▶ _WHAT TO WORK ON_
Reproduce the entries shown below only from the line with "Y_AXIS, PULL_RING_R, PULL_WIRE_R)" down to the line with "its CAD solids.", keeping both end lines and copying each one exactly.

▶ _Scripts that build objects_
━━━━━━━━━━
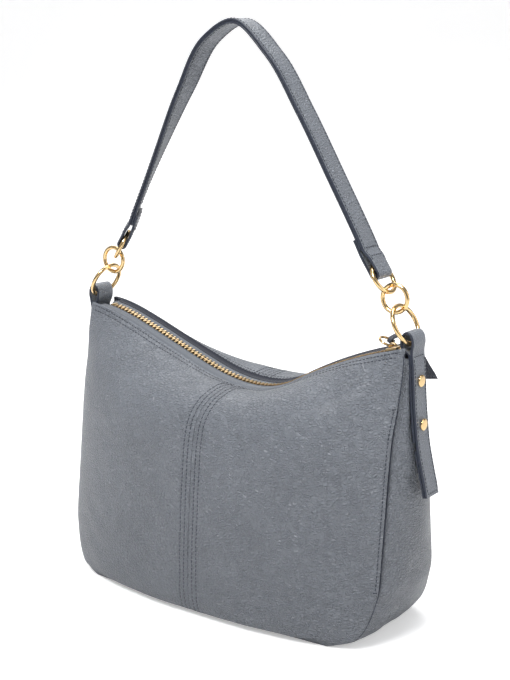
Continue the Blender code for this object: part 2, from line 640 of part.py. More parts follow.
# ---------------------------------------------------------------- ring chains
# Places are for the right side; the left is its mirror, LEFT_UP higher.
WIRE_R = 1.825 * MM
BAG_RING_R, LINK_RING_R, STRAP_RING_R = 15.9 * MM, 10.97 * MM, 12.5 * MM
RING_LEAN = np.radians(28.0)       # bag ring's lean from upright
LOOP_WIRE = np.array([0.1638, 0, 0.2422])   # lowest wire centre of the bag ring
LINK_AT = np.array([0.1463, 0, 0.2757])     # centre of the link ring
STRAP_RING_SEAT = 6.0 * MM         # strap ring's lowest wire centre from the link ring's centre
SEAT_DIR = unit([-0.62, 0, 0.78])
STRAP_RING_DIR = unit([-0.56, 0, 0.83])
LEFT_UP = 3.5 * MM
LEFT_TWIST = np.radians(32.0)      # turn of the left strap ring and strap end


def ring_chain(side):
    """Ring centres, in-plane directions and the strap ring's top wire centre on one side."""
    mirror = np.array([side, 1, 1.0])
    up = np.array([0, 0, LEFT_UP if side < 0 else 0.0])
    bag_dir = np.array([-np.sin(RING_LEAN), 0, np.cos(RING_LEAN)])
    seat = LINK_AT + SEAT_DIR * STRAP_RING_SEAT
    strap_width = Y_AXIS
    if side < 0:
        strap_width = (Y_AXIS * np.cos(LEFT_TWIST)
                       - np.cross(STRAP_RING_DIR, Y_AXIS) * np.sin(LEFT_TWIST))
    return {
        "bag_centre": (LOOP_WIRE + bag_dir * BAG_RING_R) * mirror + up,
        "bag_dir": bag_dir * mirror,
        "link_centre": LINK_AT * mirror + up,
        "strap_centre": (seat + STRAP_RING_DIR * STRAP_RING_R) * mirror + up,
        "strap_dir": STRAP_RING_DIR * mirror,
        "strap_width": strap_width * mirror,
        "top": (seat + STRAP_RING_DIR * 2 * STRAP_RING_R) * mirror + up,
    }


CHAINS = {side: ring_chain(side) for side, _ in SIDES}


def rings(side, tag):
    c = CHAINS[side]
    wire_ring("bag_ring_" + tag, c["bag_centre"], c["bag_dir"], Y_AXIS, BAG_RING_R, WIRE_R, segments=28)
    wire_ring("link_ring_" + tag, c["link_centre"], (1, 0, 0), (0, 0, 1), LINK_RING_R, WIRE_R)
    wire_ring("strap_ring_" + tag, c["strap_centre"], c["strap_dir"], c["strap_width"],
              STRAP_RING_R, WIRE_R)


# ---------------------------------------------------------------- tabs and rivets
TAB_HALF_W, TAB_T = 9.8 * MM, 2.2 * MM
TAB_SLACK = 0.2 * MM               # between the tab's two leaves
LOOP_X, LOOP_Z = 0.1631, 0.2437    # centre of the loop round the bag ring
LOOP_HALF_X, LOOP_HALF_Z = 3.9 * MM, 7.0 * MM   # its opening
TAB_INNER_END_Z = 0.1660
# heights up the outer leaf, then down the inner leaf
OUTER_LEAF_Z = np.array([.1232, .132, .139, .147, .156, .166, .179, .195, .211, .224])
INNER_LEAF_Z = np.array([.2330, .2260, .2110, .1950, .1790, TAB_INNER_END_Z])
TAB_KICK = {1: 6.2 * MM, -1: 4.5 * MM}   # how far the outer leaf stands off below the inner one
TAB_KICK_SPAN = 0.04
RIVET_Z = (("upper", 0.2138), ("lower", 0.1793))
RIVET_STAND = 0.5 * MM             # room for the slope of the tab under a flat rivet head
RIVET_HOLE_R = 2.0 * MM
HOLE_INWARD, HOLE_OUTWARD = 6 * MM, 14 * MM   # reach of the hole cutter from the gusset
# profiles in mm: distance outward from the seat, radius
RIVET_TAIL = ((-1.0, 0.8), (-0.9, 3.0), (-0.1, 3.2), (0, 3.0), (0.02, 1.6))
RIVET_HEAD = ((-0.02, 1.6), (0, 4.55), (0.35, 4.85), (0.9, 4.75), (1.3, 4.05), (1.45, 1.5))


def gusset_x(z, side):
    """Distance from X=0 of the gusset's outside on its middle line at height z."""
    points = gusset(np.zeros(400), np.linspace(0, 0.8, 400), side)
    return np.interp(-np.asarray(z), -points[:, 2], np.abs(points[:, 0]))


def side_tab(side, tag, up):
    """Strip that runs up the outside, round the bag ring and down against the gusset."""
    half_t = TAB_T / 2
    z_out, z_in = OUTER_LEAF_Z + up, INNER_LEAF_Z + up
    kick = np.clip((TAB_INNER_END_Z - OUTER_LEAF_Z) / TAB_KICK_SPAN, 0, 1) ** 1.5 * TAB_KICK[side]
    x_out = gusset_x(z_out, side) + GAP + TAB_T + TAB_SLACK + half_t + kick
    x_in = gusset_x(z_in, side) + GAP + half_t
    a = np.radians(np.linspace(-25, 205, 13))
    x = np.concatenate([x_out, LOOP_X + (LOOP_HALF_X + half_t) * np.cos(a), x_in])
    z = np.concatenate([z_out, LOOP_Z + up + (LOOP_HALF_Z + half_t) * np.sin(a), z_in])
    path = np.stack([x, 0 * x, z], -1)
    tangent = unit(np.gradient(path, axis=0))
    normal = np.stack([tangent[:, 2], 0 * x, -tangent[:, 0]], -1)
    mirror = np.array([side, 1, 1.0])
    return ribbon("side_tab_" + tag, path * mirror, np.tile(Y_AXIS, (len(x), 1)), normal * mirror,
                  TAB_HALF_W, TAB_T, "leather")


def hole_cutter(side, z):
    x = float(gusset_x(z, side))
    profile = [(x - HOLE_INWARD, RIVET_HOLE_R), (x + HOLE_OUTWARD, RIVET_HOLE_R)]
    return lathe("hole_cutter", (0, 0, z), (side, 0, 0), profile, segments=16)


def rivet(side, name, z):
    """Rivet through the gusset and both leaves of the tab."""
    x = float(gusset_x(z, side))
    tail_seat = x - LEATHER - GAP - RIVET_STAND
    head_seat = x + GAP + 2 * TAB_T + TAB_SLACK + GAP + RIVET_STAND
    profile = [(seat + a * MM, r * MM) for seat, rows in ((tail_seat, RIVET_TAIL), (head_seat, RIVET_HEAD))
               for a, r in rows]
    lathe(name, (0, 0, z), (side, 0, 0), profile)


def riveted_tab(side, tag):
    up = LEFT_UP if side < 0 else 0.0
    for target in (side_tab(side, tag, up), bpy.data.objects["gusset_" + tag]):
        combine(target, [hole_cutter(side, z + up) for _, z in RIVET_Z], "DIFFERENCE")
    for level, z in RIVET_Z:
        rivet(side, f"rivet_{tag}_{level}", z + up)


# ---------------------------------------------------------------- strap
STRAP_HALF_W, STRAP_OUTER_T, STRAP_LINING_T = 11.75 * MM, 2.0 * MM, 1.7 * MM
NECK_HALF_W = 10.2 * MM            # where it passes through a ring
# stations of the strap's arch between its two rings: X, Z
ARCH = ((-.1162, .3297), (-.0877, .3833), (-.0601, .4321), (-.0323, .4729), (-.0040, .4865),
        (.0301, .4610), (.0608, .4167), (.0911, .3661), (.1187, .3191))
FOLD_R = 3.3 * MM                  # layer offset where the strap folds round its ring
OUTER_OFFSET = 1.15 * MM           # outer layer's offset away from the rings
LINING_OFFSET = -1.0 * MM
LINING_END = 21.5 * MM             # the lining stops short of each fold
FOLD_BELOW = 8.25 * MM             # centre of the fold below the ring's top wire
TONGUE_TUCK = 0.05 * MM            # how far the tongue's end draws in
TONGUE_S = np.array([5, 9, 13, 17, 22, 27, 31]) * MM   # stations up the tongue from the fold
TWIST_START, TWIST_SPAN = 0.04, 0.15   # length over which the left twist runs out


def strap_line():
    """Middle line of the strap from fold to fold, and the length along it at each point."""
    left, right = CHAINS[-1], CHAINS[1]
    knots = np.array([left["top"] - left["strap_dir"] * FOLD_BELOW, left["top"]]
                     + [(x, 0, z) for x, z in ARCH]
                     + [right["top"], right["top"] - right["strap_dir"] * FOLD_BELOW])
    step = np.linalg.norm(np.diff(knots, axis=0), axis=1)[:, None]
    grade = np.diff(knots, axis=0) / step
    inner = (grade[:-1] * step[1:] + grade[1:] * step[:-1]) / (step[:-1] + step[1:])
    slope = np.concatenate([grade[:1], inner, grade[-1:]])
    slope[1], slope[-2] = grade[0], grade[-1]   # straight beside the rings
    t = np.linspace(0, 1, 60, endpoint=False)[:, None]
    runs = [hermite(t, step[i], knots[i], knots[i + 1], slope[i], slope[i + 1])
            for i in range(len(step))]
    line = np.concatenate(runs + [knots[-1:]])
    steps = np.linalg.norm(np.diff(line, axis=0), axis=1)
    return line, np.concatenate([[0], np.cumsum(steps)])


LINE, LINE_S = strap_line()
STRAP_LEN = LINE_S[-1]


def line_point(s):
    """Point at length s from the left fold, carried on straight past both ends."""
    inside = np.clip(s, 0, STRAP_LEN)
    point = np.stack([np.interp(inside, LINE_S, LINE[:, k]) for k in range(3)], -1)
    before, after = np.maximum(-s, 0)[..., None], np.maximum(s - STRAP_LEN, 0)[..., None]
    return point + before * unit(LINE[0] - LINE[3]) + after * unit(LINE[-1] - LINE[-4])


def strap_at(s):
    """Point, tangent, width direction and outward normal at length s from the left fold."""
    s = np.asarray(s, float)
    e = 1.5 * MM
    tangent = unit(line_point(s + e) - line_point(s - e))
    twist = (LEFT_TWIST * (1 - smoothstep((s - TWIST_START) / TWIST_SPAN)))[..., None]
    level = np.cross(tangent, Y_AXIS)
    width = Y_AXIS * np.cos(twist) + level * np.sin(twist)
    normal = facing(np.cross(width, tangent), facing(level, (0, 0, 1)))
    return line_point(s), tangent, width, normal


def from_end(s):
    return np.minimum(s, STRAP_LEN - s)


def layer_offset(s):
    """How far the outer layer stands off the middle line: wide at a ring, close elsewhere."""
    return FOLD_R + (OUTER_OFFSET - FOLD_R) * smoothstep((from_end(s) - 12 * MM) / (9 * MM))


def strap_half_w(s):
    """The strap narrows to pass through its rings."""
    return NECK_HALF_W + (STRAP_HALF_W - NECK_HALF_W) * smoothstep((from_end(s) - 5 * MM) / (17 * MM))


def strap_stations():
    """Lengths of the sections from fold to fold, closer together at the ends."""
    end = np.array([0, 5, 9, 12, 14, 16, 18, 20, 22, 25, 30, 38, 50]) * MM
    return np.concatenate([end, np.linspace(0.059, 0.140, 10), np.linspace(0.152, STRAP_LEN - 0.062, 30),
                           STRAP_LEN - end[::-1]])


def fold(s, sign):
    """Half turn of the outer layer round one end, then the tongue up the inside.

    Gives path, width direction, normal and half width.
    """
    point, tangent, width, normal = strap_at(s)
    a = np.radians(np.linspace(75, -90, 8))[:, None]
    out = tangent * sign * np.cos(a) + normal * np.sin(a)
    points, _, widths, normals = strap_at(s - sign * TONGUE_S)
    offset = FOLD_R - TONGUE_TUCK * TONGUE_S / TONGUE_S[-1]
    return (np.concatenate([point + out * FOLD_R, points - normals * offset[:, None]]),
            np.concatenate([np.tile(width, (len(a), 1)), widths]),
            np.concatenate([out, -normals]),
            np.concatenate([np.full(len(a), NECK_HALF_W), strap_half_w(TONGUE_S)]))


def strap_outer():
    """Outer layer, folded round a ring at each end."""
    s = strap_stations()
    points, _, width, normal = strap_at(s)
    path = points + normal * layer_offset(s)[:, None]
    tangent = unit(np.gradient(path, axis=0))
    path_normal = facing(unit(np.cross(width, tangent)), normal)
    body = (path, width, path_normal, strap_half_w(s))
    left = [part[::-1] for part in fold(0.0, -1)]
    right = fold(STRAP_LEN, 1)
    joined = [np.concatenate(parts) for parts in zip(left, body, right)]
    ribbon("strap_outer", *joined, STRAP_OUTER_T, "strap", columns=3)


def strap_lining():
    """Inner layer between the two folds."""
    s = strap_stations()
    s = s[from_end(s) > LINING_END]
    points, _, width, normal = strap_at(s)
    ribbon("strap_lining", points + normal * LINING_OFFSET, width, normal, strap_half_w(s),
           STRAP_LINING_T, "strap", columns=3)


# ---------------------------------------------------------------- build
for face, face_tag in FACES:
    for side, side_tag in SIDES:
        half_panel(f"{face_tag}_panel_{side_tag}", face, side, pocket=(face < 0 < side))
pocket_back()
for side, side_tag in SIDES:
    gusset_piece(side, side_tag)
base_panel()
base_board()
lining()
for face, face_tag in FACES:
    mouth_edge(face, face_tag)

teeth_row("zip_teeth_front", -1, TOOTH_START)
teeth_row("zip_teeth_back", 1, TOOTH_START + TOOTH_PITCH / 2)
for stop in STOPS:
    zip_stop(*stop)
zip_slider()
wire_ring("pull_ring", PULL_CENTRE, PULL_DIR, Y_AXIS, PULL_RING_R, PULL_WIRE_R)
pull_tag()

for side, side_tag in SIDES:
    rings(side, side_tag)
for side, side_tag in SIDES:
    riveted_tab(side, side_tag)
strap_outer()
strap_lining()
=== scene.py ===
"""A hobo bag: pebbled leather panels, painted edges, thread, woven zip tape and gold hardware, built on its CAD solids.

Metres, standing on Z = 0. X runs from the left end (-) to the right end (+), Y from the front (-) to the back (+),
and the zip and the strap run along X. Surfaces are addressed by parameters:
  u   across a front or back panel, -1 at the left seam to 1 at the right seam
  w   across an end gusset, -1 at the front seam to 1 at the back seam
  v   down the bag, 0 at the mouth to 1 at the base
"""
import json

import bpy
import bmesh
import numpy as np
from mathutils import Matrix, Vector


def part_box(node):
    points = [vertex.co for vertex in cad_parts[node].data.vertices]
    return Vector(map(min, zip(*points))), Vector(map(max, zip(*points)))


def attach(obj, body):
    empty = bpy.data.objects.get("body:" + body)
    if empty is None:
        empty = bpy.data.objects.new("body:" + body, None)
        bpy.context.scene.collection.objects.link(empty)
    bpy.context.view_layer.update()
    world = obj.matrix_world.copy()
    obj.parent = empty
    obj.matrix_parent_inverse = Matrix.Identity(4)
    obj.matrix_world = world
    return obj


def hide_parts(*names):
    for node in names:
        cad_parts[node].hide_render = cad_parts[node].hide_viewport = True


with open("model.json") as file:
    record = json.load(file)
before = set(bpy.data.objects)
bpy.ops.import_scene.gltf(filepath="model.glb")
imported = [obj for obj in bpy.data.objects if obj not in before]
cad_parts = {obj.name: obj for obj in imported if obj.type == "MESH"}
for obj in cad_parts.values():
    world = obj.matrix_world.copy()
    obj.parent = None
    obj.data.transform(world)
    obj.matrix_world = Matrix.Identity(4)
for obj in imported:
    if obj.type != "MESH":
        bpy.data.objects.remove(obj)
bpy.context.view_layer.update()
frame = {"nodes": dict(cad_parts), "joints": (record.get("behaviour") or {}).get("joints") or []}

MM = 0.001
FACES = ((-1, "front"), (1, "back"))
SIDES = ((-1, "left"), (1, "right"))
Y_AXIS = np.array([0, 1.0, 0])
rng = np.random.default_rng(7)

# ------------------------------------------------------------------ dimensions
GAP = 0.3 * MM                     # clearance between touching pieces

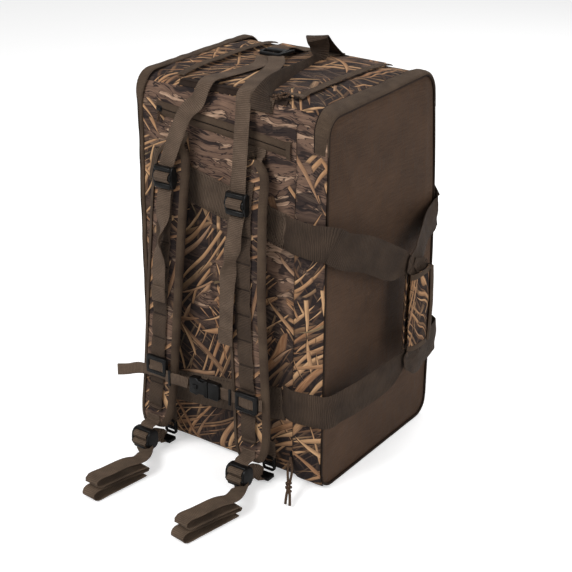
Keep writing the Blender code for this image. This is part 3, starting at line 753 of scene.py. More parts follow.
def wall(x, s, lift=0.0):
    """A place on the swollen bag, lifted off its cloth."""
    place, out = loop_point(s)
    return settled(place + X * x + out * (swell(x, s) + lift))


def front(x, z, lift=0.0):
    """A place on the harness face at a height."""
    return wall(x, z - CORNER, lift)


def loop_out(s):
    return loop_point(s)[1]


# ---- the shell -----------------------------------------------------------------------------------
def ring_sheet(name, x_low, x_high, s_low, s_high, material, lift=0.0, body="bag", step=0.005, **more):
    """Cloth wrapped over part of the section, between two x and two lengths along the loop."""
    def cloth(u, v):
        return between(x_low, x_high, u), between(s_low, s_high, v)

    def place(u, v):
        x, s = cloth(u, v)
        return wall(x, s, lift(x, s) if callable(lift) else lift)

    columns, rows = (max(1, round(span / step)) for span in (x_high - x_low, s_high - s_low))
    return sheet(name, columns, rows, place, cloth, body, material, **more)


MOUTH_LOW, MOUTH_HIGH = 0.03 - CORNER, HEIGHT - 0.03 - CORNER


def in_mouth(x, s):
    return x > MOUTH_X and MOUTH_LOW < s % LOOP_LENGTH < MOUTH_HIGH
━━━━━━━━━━
▶ _THE ANSWER_
wire_ring("pull_ring", PULL_CENTRE, PULL_DIR, Y_AXIS, PULL_RING_R, PULL_WIRE_R)
pull_tag()

for side, side_tag in SIDES:
    rings(side, side_tag)
for side, side_tag in SIDES:
    riveted_tab(side, side_tag)
strap_outer()
strap_lining()
=== scene.py ===
"""A hobo bag: pebbled leather panels, painted edges, thread, woven zip tape and gold hardware, built on its CAD solids.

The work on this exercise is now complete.